La novela según Cervantes
Adorar al santo por la peana es una costumbre muy española. Todo el mundo habla hoy de Cervantes, un escritor soldado que murió en Madrid, pobre y olvidado de todos, un 23 de abril, tal como hoy, de 1616. Considerado el creador de la novela y padre putativo de Fielding, Gogol o Dostoievski, Miguel de Cervantes en realidad no era consciente, ni remotamente, de la importancia del libro cuya Primera parte acabó en Valladolid en diciembre de 1604. En realidad, ensambló unas cuantas novelas ejemplares tras ampliar extraordinariamente una de ellas, la que contaba las locas hazañas de un caballero en una sucesión de incesantes interrupciones –forzada por la estructura–.

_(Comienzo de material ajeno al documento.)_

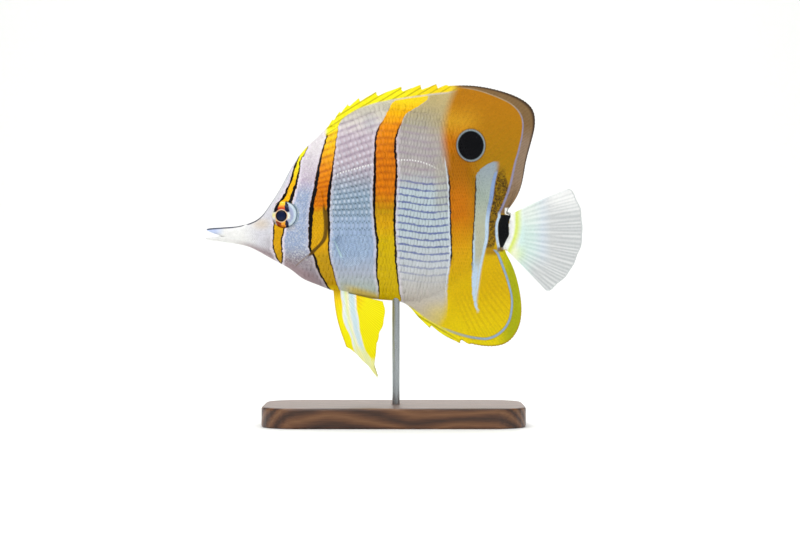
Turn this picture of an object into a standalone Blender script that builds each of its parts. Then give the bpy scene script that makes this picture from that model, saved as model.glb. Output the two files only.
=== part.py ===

El Quijote es un libro de libros, técnica narrativa que Cervantes aprendió de Ludovico Ariosto, un verdadero maestro en esto de enredar el hilo del relato, cuyo Orlando acabó sus días como personaje, reconvertido en títere en un pueblo siciliano, mientras que el maravilloso séquito cervantino sigue más vivo que nunca. El Quijote es una novela interrumpida e intervenida, llena de prodigiosas fisuras, en la que tres “autores” confeccionan, hacen y deshacen a su antojo, convirtiendo su lectura en experiencia tridimensional y brecha en un sistema cognitivo –el del lector– asentado en falsas seguridades. El moro Cide Hamete, mentiroso por naturaleza; el “traductor”, un morisco español; y el propio Cervantes, un hombre leído. En definitiva, el lector se encuentra ante una obra jalonada –como reza el capítulo XIV de la Primera parte– de “no esperados sucesos” y gestada como indica en el “Prólogo” en una cárcel “donde toda incomodidad tiene su asiento y donde todo triste ruido hace su habitación”. Después de su cautiverio en Argel, de 1575 a 1580, Cervantes estuvo en prisión en Sevilla en 1597.
¿Es esta arbitrariedad de confección responsabilidad solo de Cervantes? Seguramente no, habida cuenta de las libertades que impresores como Juan de la Cuesta se tomaban en la época. Pero sí advertimos en él una vocación de expulsar de su relato al “desocupado” lector cuando más confiado se siente y de romper a voluntad el pacto de la ficción que conlleva toda lectura literaria. Así, Cervantes quiere que mantengamos un cierto distanciamiento irónico con el relato. El autor, que ha abdicado de su responsabilidad esencial, la autorial, se convierte así en el “padrastro” –como él mismo afirma– de unos personajes librescos y completamente disparatados que hacen lo que les place.
Tal vez ese relato interrumpido no sea sino la traslación a la literatura de su propia existencia, sacrificada permanentemente al cambio y a la contingencia, y a nivel de recepción el hecho de abrir y cerrar las páginas de un libro, cuya lectura sometemos a nuestra prosaica cotidianidad. Milagro nos parece hoy que el poeta soldado y aventurero diera a la imprenta, en esa bisagra que separa los siglos XVI y XVII, una obra tan compleja como formidable. Es lo que Ortega y Gasset definió como la actitud de Cervantes hacia la vida, una filosofía existencial cuyo fruto literario fue, efectivamente, “el más hermoso, el más gallardo y más discreto que pudiera imaginarse”.